The Girlvana Yoga Spring Break Retreat - Day 3 Guest Post

Written by Girlvana girl Marley Beckett

Waking up to the sound of frogs and the sun poking in through the crack in the cotton curtains, there was only one word to describe the feeling that overwhelmed me from the core out: blessed. Blessed to have had the previous experiences that we have. Blessed to know that I am safe. Blessed to be in this beautiful place with so many outstanding young women. 

As the morning furthered, we met in the lodge for a delicious breakfast of scrambled eggs, hash browns, fresh avocado toast, and the famous Bodega Ridge granola. With our bellies and hearts full, we migrated into the yoga room for a morning of sharing. Together, we sat and held space as we anticipated that magic was brewing in the air. Today’s mantra, as offered by Ally, was “I trust myself.” Intuition is a part of us that we often ignore. We search our surroundings for an answer, when many times it is acutely already there. 

The question “If you really knew me you would know…” was presented to us. I won’t lie, I was scared. I was scared to open my heart to new possibilities and to break down the walls that I have spent so much time building in order to protect myself. However, as soon as my sisters in the room began to share the deepest and most authentic parts of themselves, I knew that I was safe. I knew that I was here for a purpose, and that I will always remember the moments.

After sharing, we headed down to the ocean for some of us to take a quick dip and refresh our minds. As we held hands, we quieted our voices to honour those women who swam before us in our “goddess dip”. The cold water stung the skin on our legs, but it felt right - it felt needed in a moment like this. 

The afternoon sun began to set in, and we were given free time to rest, digest, and relax after a morning of opening our hearts in ways that many of us have never experienced before. Naps were had, hummus and pita chips were ingested, and the surrounding property was explored. 

As a group, we met before dinner to set our intentions for the upcoming spring — to let go of something in order to bring in something new. We each set new intentions in pieces of nature—fir, pine, rosemary, lavender sprigs—and wrapped them in a prayer bundle. As we watched the prayer bundle burn, we held onto our sisters' hands, and I knew I was safe. This is a moment that will forever be imprinted in my heart. 

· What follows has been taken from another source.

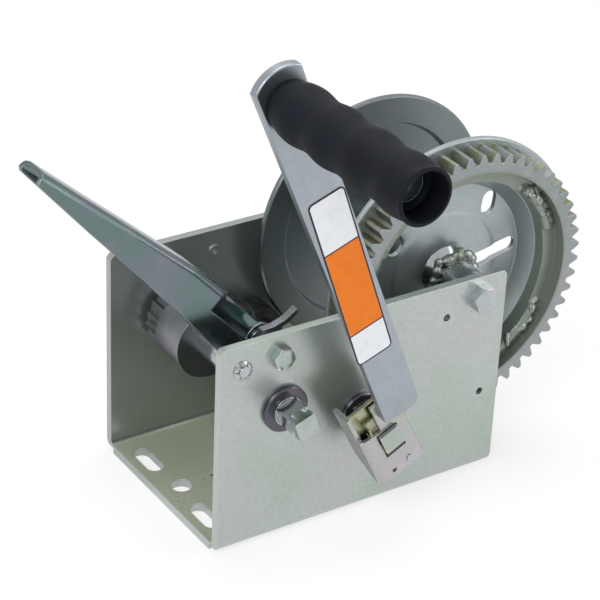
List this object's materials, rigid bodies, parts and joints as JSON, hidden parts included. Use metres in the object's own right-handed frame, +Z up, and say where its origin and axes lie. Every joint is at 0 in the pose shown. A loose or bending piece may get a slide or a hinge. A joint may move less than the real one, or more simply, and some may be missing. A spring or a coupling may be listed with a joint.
{
  "type": "trailer winch",
  "caption": "Hand winch for a boat trailer: bent frame with a flanged rope reel, meshing spur gears, removable crank with a turning grip and a hand brake lever.",
  "frame": {"origin": "centre of the frame's base, on its underside", "axes": "+Z up from the base; X along the frame, +X towards the reel end; Y across the side plates, the crank on the -Y side"},
  "size_m": [0.3521, 0.2903, 0.3074],
  "materials": {
    "plate_zinc": "bright zinc plate on pressed sheet, faint green and pink tints",
    "gear_zinc": "zinc with yellow passivation on the cut teeth",
    "reel_zinc": "duller zinc on the barrel and the far flange",
    "drum_zinc": "darker zinc on turned and cut brake parts",
    "latch_zinc": "zinc with yellow passivation on the small crank parts",
    "flange_zinc": "bright zinc plate on pressed flanges",
    "fastener_zinc": "bright zinc plate on bolts, nuts and washers",
    "bushing_steel": "dark oiled steel",
    "shaft_zinc": "turned and plated shaft",
    "lever_zinc": "bluish zinc plate on pressed sheet",
    "crank_zinc": "bright zinc plate with a fine grain",
    "bracket_zinc": "bright zinc plate with a warm tint",
    "black_steel": "black coated collar and rings",
    "spring_steel": "bare spring wire and leaf",
    "lining": "pressed friction lining",
    "brass": "solid brass rivet",
    "grip_rubber": "fine matte rubber with a light speckle",
    "core_plastic": "hard inner tube",
    "cap_steel": "bluish plated rod end",
    "label_film": "printed film, left without words or signs"
  },
  "bodies": {
    "frame": {"frame": "plate_zinc", "bushings": "bushing_steel", "axle_bolt": "fastener_zinc", "axle_nut": "fastener_zinc", "axle_washer": "fastener_zinc", "axle_sleeve": "shaft_zinc", "thrust_washers": "fastener_zinc", "pivot_bolt": "fastener_zinc", "pivot_nut": "fastener_zinc", "pivot_spacers": "fastener_zinc", "pawl_spring": "spring_steel", "stop_stud": "fastener_zinc", "push_nut": "fastener_zinc"},
    "reel": {"hub_tube": "shaft_zinc", "near_flange": "flange_zinc", "reel_gear": "gear_zinc", "barrel": "reel_zinc", "far_flange": "reel_zinc"},
    "low_shaft": {"shaft_a": "shaft_zinc", "pinion_a": "gear_zinc", "ratchet_wheel": "gear_zinc", "brake_drum": "drum_zinc", "ring_a": "black_steel"},
    "crank_set": {"shaft_b": "shaft_zinc", "pinion_b": "gear_zinc", "intermediate_gear": "gear_zinc", "collar_b": "black_steel", "ring_b": "black_steel", "crank_arm": "crank_zinc", "crank_bracket": "bracket_zinc", "bracket_rivets": "fastener_zinc", "drive_hub": "latch_zinc", "latch_spring": "spring_steel", "grip_rod": "shaft_zinc", "grip_washer": "fastener_zinc", "grip_cap": "cap_steel", "label_plate": "label_film"},
    "latch": {"latch_plate": "latch_zinc"},
    "grip": {"grip_core": "core_plastic", "grip_sleeve": "grip_rubber"},
    "pawl": {"pawl": "drum_zinc"},
    "brake": {"brake_lever": "lever_zinc", "torque_tube": "lever_zinc", "shoe_arm": "drum_zinc", "brake_lining": "lining", "lining_rivets": "brass"}
  },
  "joints": [
    {"name": "crank_spin", "type": "hinge", "parent": "frame", "child": "crank_set", "pos_m": [-0.00202, -0.045, 0.06548], "axis": [0, 1, 0], "continuous": true},
    {"name": "reel_spin", "type": "hinge", "parent": "frame", "child": "reel", "pos_m": [0.0772, 0, 0.1197], "axis": [0, 1, 0], "continuous": true},
    {"name": "low_shaft_spin", "type": "hinge", "parent": "frame", "child": "low_shaft", "pos_m": [-0.05395, 0, 0.08506], "axis": [0, 1, 0], "continuous": true},
    {"name": "grip_spin", "type": "hinge", "parent": "crank_set", "child": "grip", "pos_m": [-0.08161, -0.155, 0.28595], "axis": [0, 1, 0], "continuous": true},
    {"name": "latch_slide", "type": "slide", "parent": "crank_set", "child": "latch", "axis": [-0.8922, 0, -0.4517], "range_m": [0, 0.0035], "stiffness_N_per_m": 800, "springref_m": -0.004},
    {"name": "pawl_swing", "type": "hinge", "parent": "frame", "child": "pawl", "pos_m": [-0.0575, -0.048, 0.119], "axis": [0, 1, 0], "range_deg": [-12, 8]},
    {"name": "brake_swing", "type": "hinge", "parent": "frame", "child": "brake", "pos_m": [-0.0575, 0, 0.119], "axis": [0, 1, 0], "range_deg": [0, 8]}
  ],
  "couplings": [
    {"joint": "reel_spin", "follows": "crank_spin", "ratio": -0.20755},
    {"joint": "low_shaft_spin", "follows": "crank_spin", "ratio": -2.3636}
  ]
}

Ash and Jess lead us through a beautiful “Feelosophy” practice. We spent countless breaths in each pose as the two of them massaged our legs, arms and backs to a point of extreme presence and relaxation. Touch is something that we are often scared of, but many of us learned how powerful it can be if it comes from a place of care, compassion, and utmost LOVE. 

Dinner: a meal I will never forget. We ate a beautiful spread of roasted root vegetables, oyster mushrooms, dandelion and squash salad, and miso gravy that filled each of out stomachs to the brim. I don't remember a time that I have laughed and smiled as much as dinner that night. Impromptu dance performances were witnessed, and though provoking questions were asked.

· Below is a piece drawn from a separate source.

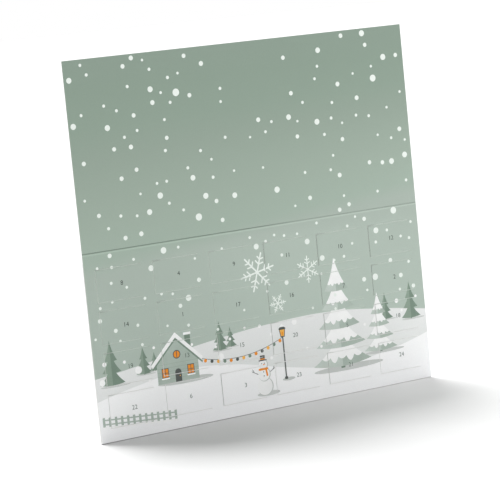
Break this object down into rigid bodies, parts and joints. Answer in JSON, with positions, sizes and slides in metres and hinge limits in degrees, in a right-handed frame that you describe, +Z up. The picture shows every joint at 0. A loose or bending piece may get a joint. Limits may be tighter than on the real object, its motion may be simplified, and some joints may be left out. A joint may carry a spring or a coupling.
{
  "type": "folding advent calendar",
  "caption": "Folding paper advent calendar: a creased card whose lower leaf has rows of die-cut doors that open on pictures behind, and whose upper leaf folds back.",
  "frame": {"origin": "middle of the lower edge, half way through the doubled card of the lower leaf", "axes": "+Z up along the opened sheet, +X to the viewer's right, +Y away from the viewer, so the printed side faces -Y"},
  "size_m": [0.21, 0.0008, 0.198],
  "materials": {
    "printed_card": "matt",
    "door_card": "matt",
    "picture_card": "matt",
    "glue": "dry glue film"
  },
  "bodies": {
    "calendar": {"door_panel": "printed_card", "picture_panel": "picture_card", "glue_film": "glue"},
    "upper_leaf": {"upper_leaf": "printed_card"},
    "door_01": {"door_01": "door_card"},
    "door_02": {"door_02": "door_card"},
    "door_03": {"door_03": "door_card"},
    "door_04": {"door_04": "door_card"},
    "door_05": {"door_05": "door_card"},
    "door_06": {"door_06": "door_card"},
    "door_07": {"door_07": "door_card"},
    "door_08": {"door_08": "door_card"},
    "door_09": {"door_09": "door_card"},
    "door_10": {"door_10": "door_card"},
    "door_11": {"door_11": "door_card"},
    "door_12": {"door_12": "door_card"},
    "door_13": {"door_13": "door_card"},
    "door_14": {"door_14": "door_card"},
    "door_15": {"door_15": "door_card"},
    "door_16": {"door_16": "door_card"},
    "door_17": {"door_17": "door_card"},
    "door_18": {"door_18": "door_card"},
    "door_19": {"door_19": "door_card"},
    "door_20": {"door_20": "door_card"},
    "door_21": {"door_21": "door_card"},
    "door_22": {"door_22": "door_card"},
    "door_23": {"door_23": "door_card"},
    "door_24": {"door_24": "door_card"}
  },
  "joints": [
    {"name": "leaf_fold", "type": "hinge", "parent": "calendar", "child": "upper_leaf", "pos_m": [0, -0.00003, 0.099], "axis": [-1, 0, 0], "range_deg": [0, 174]},
    {"name": "door_01_fold", "type": "hinge", "parent": "calendar", "child": "door_01", "pos_m": [-0.0375, -0.00039, 0.0596], "axis": [0, 0, 1], "range_deg": [0, 170]},
    {"name": "door_02_fold", "type": "hinge", "parent": "calendar", "child": "door_02", "pos_m": [0.0985, -0.00039, 0.0596], "axis": [0, 0, 1], "range_deg": [0, 170]},
    {"name": "door_03_fold", "type": "hinge", "parent": "calendar", "child": "door_03", "pos_m": [-0.0035, -0.00039, 0.016], "axis": [0, 0, 1], "range_deg": [0, 170]},
    {"name": "door_04_fold", "type": "hinge", "parent": "calendar", "child": "door_04", "pos_m": [-0.0375, -0.00039, 0.0814], "axis": [0, 0, 1], "range_deg": [0, 170]},
    {"name": "door_05_fold", "type": "hinge", "parent": "calendar", "child": "door_05", "pos_m": [0.0645, -0.00039, 0.0378], "axis": [0, 0, 1], "range_deg": [0, 170]},
    {"name": "door_06_fold", "type": "hinge", "parent": "calendar", "child": "door_06", "pos_m": [-0.0375, -0.00039, 0.016], "axis": [0, 0, 1], "range_deg": [0, 170]},
    {"name": "door_07_fold", "type": "hinge", "parent": "calendar", "child": "door_07", "pos_m": [0.0645, -0.00039, 0.0596], "axis": [0, 0, 1], "range_deg": [0, 170]},
    {"name": "door_08_fold", "type": "hinge", "parent": "calendar", "child": "door_08", "pos_m": [-0.0715, -0.00039, 0.0814], "axis": [0, 0, 1], "range_deg": [0, 170]},
    {"name": "door_09_fold", "type": "hinge", "parent": "calendar", "child": "door_09", "pos_m": [-0.0035, -0.00039, 0.0814], "axis": [0, 0, 1], "range_deg": [0, 170]},
    {"name": "door_10_fold", "type": "hinge", "parent": "calendar", "child": "door_10", "pos_m": [0.0645, -0.00039, 0.0814], "axis": [0, 0, 1], "range_deg": [0, 170]},
    {"name": "door_11_fold", "type": "hinge", "parent": "calendar", "child": "door_11", "pos_m": [0.0305, -0.00039, 0.0814], "axis": [0, 0, 1], "range_deg": [0, 170]},
    {"name": "door_12_fold", "type": "hinge", "parent": "calendar", "child": "door_12", "pos_m": [0.0985, -0.00039, 0.0814], "axis": [0, 0, 1], "range_deg": [0, 170]},
    {"name": "door_13_fold", "type": "hinge", "parent": "calendar", "child": "door_13", "pos_m": [-0.0375, -0.00039, 0.0378], "axis": [0, 0, 1], "range_deg": [0, 170]},
    {"name": "door_14_fold", "type": "hinge", "parent": "calendar", "child": "door_14", "pos_m": [-0.0715, -0.00039, 0.0596], "axis": [0, 0, 1], "range_deg": [0, 170]},
    {"name": "door_15_fold", "type": "hinge", "parent": "calendar", "child": "door_15", "pos_m": [-0.0035, -0.00039, 0.0378], "axis": [0, 0, 1], "range_deg": [0, 170]},
    {"name": "door_16_fold", "type": "hinge", "parent": "calendar", "child": "door_16", "pos_m": [0.0305, -0.00039, 0.0596], "axis": [0, 0, 1], "range_deg": [0, 170]},
    {"name": "door_17_fold", "type": "hinge", "parent": "calendar", "child": "door_17", "pos_m": [-0.0035, -0.00039, 0.0596], "axis": [0, 0, 1], "range_deg": [0, 170]},
    {"name": "door_18_fold", "type": "hinge", "parent": "calendar", "child": "door_18", "pos_m": [0.0985, -0.00039, 0.0378], "axis": [0, 0, 1], "range_deg": [0, 170]},
    {"name": "door_19_fold", "type": "hinge", "parent": "calendar", "child": "door_19", "pos_m": [-0.0715, -0.00039, 0.0378], "axis": [0, 0, 1], "range_deg": [0, 170]},
    {"name": "door_20_fold", "type": "hinge", "parent": "calendar", "child": "door_20", "pos_m": [0.0305, -0.00039, 0.0378], "axis": [0, 0, 1], "range_deg": [0, 170]},
    {"name": "door_21_fold", "type": "hinge", "parent": "calendar", "child": "door_21", "pos_m": [0.0645, -0.00039, 0.016], "axis": [0, 0, 1], "range_deg": [0, 170]},
    {"name": "door_22_fold", "type": "hinge", "parent": "calendar", "child": "door_22", "pos_m": [-0.0715, -0.00039, 0.016], "axis": [0, 0, 1], "range_deg": [0, 170]},
    {"name": "door_23_fold", "type": "hinge", "parent": "calendar", "child": "door_23", "pos_m": [0.0305, -0.00039, 0.016], "axis": [0, 0, 1], "range_deg": [0, 170]},
    {"name": "door_24_fold", "type": "hinge", "parent": "calendar", "child": "door_24", "pos_m": [0.0985, -0.00039, 0.016], "axis": [0, 0, 1], "range_deg": [0, 170]}
  ]
}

After dinner, some of us gathered in the yoga room to watch “Moana” on the projector screen, however others went to bed after a long and eventful day. 

I ended the day exactly as I started it — feeling blessed. I can’t describe the feelings that have emerged from the retreat, other than it is like nothing I have ever felt before. As I glance around the room, I see powerful, strong and beautiful women. After knowing them for three days, I already feel a connection to them that I can’t describe, and that is the Girlvana magic. 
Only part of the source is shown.